I believe that it would also be sensible if, during the final year or two of their course, every pupil had the opportunity to go and see how a farm works, perhaps how a foundry works, or how a solicitor’s office operates. If they not only had the work experience—which is very important indeed, and my noble friend Lord Norton does it absolutely brilliantly—but had also seen how other places work, they would have a breadth of knowledge when they came to make the choice. They would also have something to aspire to. I really believe that the careers service in schools in our country leaves a great deal to be desired.

The other point that I would like to develop is this: in her speech the noble Baroness, Lady Massey, talked about apprenticeships, a subject which was echoed very eloquently by my noble friend Lady Brinton. There is still an unfortunate attitude, and I choose my words carefully, adopted towards those who work with their hands as though it is second best. There is almost a looking-down on the vocational aspect of the technical school or college. Frankly, I think that was compounded by the, in my view, misguided decision to make all polytechnics universities. They were different institutions that called for different talents, and they provided different opportunities. It is not a failure if a young man or woman does not go to university; it is a failure only if that young man or woman is unable to realise the full potential that they have within them.

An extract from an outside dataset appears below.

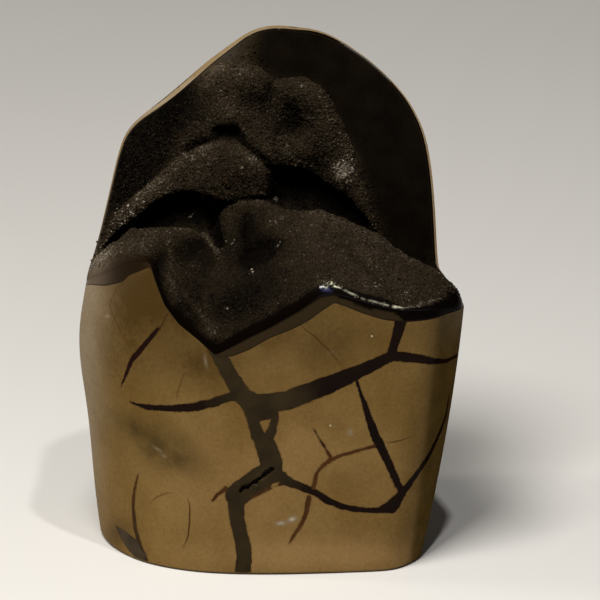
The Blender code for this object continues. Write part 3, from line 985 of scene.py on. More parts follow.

I have been associated for many years with a body called the William Morris Craft Fellowship, of which I am chairman, and which I helped to found almost 30 years ago. Every year we give travelling fellowships to young men and women, and I am pleased to say that many of them have been women. They are craftsmen, builders, joiners, stonemasons, glaziers, plumbers—we have run the whole gamut. These are young people who have decided that they want to spend their lives repairing, upholding and adding to our built heritage. Only last week at a debriefing lunch in London, I was able to talk to last year’s craft fellows, one of them a woman bricklayer, another a woman stonemason, another a young man who was also a stonemason.

The breadth of experience that we are able to give those young people, mostly in their 20s, as they take themselves around a whole range of sites seeing disciplines other than their own at work, enriches them, makes them far better crafts men and women and puts them in a position—this is what we wanted to do at the beginning—where they themselves can take charge of major projects. We have been running now for 26 years, with well over 100 fellows—once a fellow, always a fellow—and already we have had several who have written books, while others have taken over companies. They have achieved a whole range of things, and they have gone into schools and inspired young people. I would like to see more of that. I do not believe that our young people are sufficiently alive to the opportunities and satisfactions of a career in the crafts.

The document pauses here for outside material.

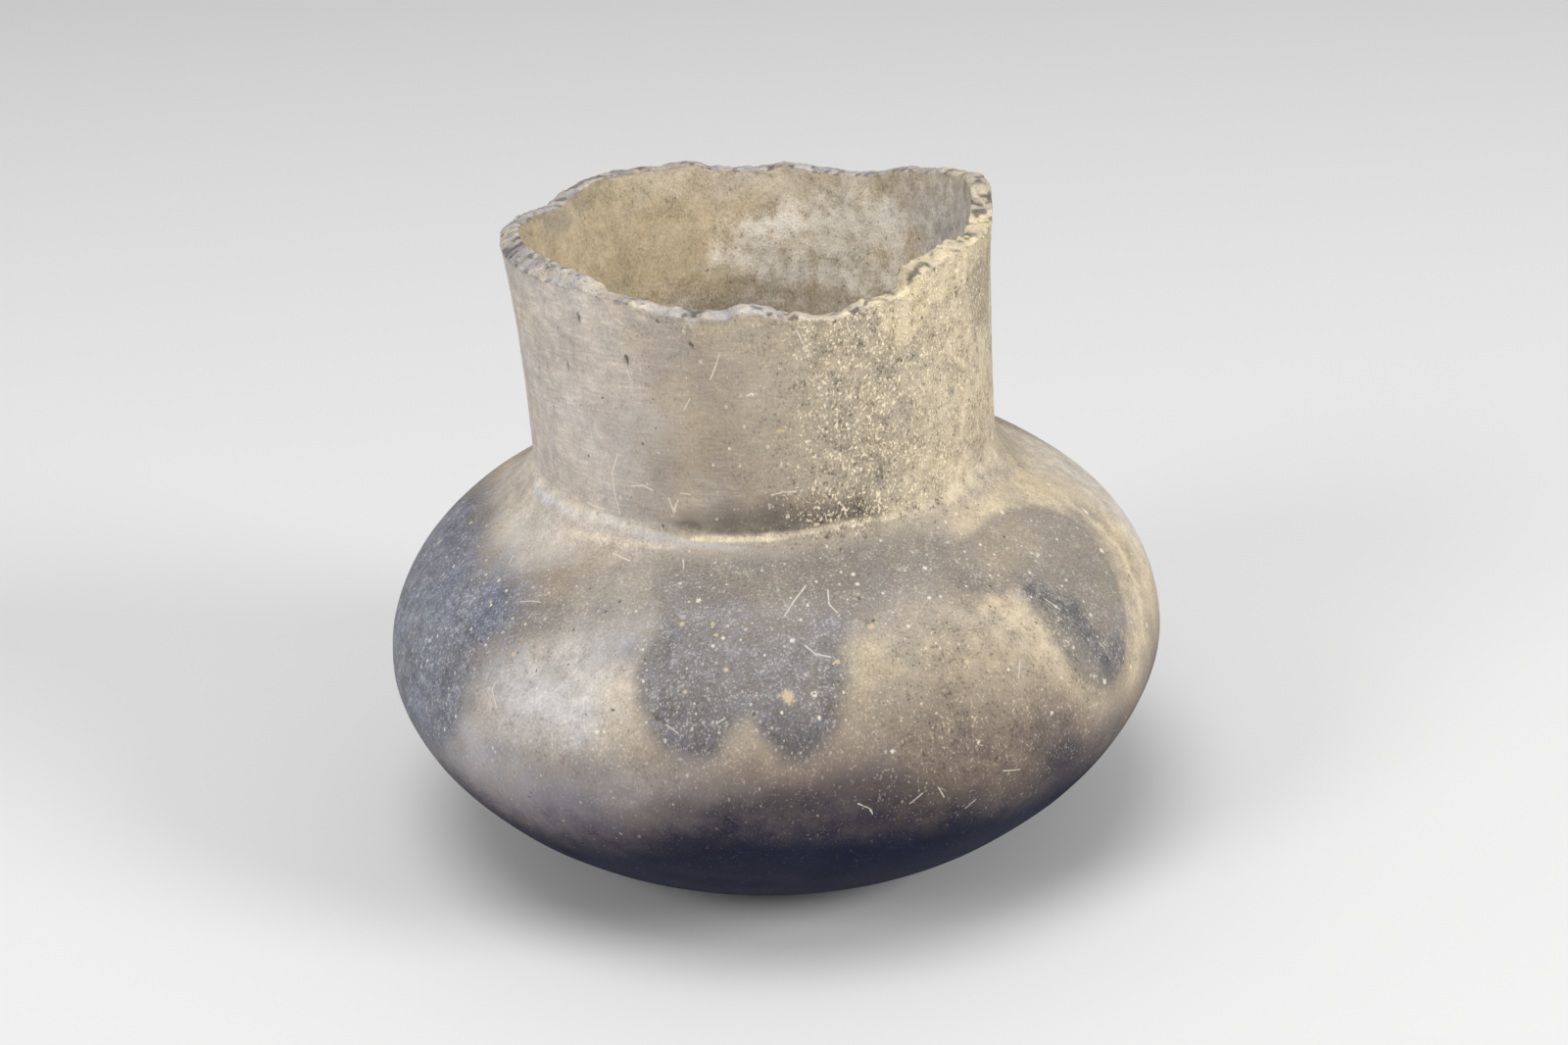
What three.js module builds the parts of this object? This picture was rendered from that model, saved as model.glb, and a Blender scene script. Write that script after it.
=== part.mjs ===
// A hand-built earthenware water bottle: a squat round body, a wide upright neck, a broken rim.
//
// The pot is made up the way a potter builds it: a pressed base disc, coils of clay laid on it one by one,
// a neck of three coils stood on the shoulder, and a strip of clay smeared into the corner at the neck's foot.
// Each is its own closed body. A narrow line is left at every joint where the clay was luted and smoothed over.
//
// Millimetres, +Z up. The origin is the middle of the flat foot. Azimuth runs counter-clockwise from +X,
// seen from above, so the front of the pot is at 270 degrees.

import * as THREE from "three";
import { mergeVertices } from "three/addons/utils/BufferGeometryUtils.js";

// Body sizes
const BELLY_RADIUS = 100;
const BELLY_HEIGHT = 54.2;
const FOOT_RADIUS = 44.3;
const FOOT_EDGE_ROUNDING = 4;
const BODY_WALL = 6;
const BASE_THICKNESS = 8;

// How square the outline is below and above the belly: 2 is a true oval, more is squarer
const LOWER_FULLNESS = 1.7;
const UPPER_FULLNESS = 2.16;

// Neck sizes
const NECK_SEAT_HEIGHT = 99.9;
const NECK_FOOT_RADIUS = 58.9;
const NECK_WAIST_RADIUS = 58.7;
const RIM_RADIUS = 60.8;
const RIM_HEIGHT = 168;
const NECK_WALL = 5.2;

// The hand-built neck leans: the right side and the back stand higher, and the centre line drifts to the left
const SEAT_LEAN = THREE.MathUtils.degToRad(1);
const RIM_LEAN = THREE.MathUtils.degToRad(2.8);
const BACK_LIFT = THREE.MathUtils.degToRad(0.75);

// Coils and joints. A joint face slopes up towards the inside, where the coil was dragged down over the last one
const BASE_DISC_REACH = 6;
const BODY_COIL_NAMES = [
  "lower_body_coil_1",
  "lower_body_coil_2",
  "lower_body_coil_3",
  "belly_coil",
  "shoulder_coil_1",
  "shoulder_coil_2",
  "shoulder_coil_3",
];
const NECK_COIL_NAMES = ["neck_coil_1", "neck_coil_2", "rim_coil"];
const COIL_LAP = 3;
const JOINT_GAP = 0.3;

// The broken rim: at an azimuth in degrees, how far the break drops below the rim height on the inside of the
// wall, and the bevel, which is how much lower still its outer edge lies
const RIM_BREAK = [
  { azimuth: 0, drop: 2, bevel: 0.5 },
  { azimuth: 21, drop: 3.2, bevel: 0.5 },
  { azimuth: 38, drop: 6, bevel: 0.5 },
  { azimuth: 58, drop: 9.2, bevel: 0.6 },
  { azimuth: 68, drop: 8.2, bevel: 0.4 },
  { azimuth: 79, drop: 6.5, bevel: 0.4 },
  { azimuth: 88, drop: 7.4, bevel: 0.5 },
  { azimuth: 104, drop: 3.8, bevel: 0.4 },
  { azimuth: 122, drop: 2.6, bevel: 0.4 },
  { azimuth: 138, drop: 2, bevel: 0.5 },
  { azimuth: 149, drop: 4.8, bevel: 0.6 },
  { azimuth: 158, drop: 3.6, bevel: 0.6 },
  { azimuth: 184, drop: 0.6, bevel: 1 },
  { azimuth: 200, drop: 0.4, bevel: 2.6 },
  { azimuth: 214, drop: 0.9, bevel: 2.9 },
  { azimuth: 226, drop: 2.3, bevel: 2.2 },
  { azimuth: 232, drop: 4.4, bevel: 0.6 },
  { azimuth: 237, drop: 6.9, bevel: -0.9 },
  { azimuth: 242, drop: 7.1, bevel: -1.2 },
  { azimuth: 253, drop: 8.9, bevel: 0.4 },
  { azimuth: 264, drop: 9.9, bevel: 0.4 },
  { azimuth: 272, drop: 8.9, bevel: 0.5 },
  { azimuth: 279, drop: 12.1, bevel: -0.6 },
  { azimuth: 288, drop: 14.2, bevel: -0.6 },
  { azimuth: 297, drop: 12.3, bevel: -0.4 },
  { azimuth: 307, drop: 11.6, bevel: 0.6 },
  { azimuth: 311, drop: 6.9, bevel: 1.4 },
  { azimuth: 325, drop: 5.6, bevel: 1.2 },
  { azimuth: 340, drop: 7.4, bevel: 0.8 },
  { azimuth: 350, drop: 6.2, bevel: 0.6 },
];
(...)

We have the great good fortune of working in this most beautiful building, which did not just depend on the architectural genius of Charles Barry and Augustus Welby Northmore Pugin; it depended far more on the craftsmen—they were all men in those days—who carved the panels, created the stained glass and built the walls, and it still depends on the skilled craftsmen of today repairing and restoring those things and keeping this building in being.

Keats, of course, memorably said:

“A thing of beauty is a joy for ever:

Its loveliness increases; it will never

Pass into nothingness”.

We should inspire our young people with that thought so that they can take part in the crafts. Craftsmen make an imperishable contribution, in some cases, to the fabric of their country. We have so sadly, almost criminally, neglected and denigrated that as a career opportunity for many that we should be ashamed. As at least a couple of speakers have mentioned, the Germans do not take that attitude, and neither should we. In this country we have some of the finest and best crafts men and women anywhere in the world.

Another association that I am involved with as a patron is the Heritage Crafts Association, which is an association of individual crafts men and women making artefacts such as leather goods, pewter, silver and woodwork—a whole range of things—many of them one-man or one-woman bands, and many unable to afford to take on apprentices. I took a group from that association to see Mr Matt Hancock, the Minister with particular responsibility, a few weeks ago. We had a warm and receptive hearing, and I hope that that will lead to things. The Government should be helping those one-man band crafts men and women to take on others and pass on their skills. That is tremendously important.

My noble friend Lord Norton took up the word “aspirations” in the Motion. Yes, every young person should have an aspiration. It is our duty to give them the inspiration to have aspiration. I hope that my noble friend Lady Shephard’s Motion, in drawing attention to that fact, will help to persuade my noble friend on the Front Bench that, although things have been done, much more needs to be done.

We have marvellous debates in this House and we have had some admirable contributions today. One of the sadnesses is that what we say in here so often remains a state secret. I hope that what has been said today, and what I am sure what will be said in the following half hour or so, will get out into the wider world. My noble friend Lady Shephard has performed a signal service in drawing attention to this subject, and I truly hope that her debate will bear fruit.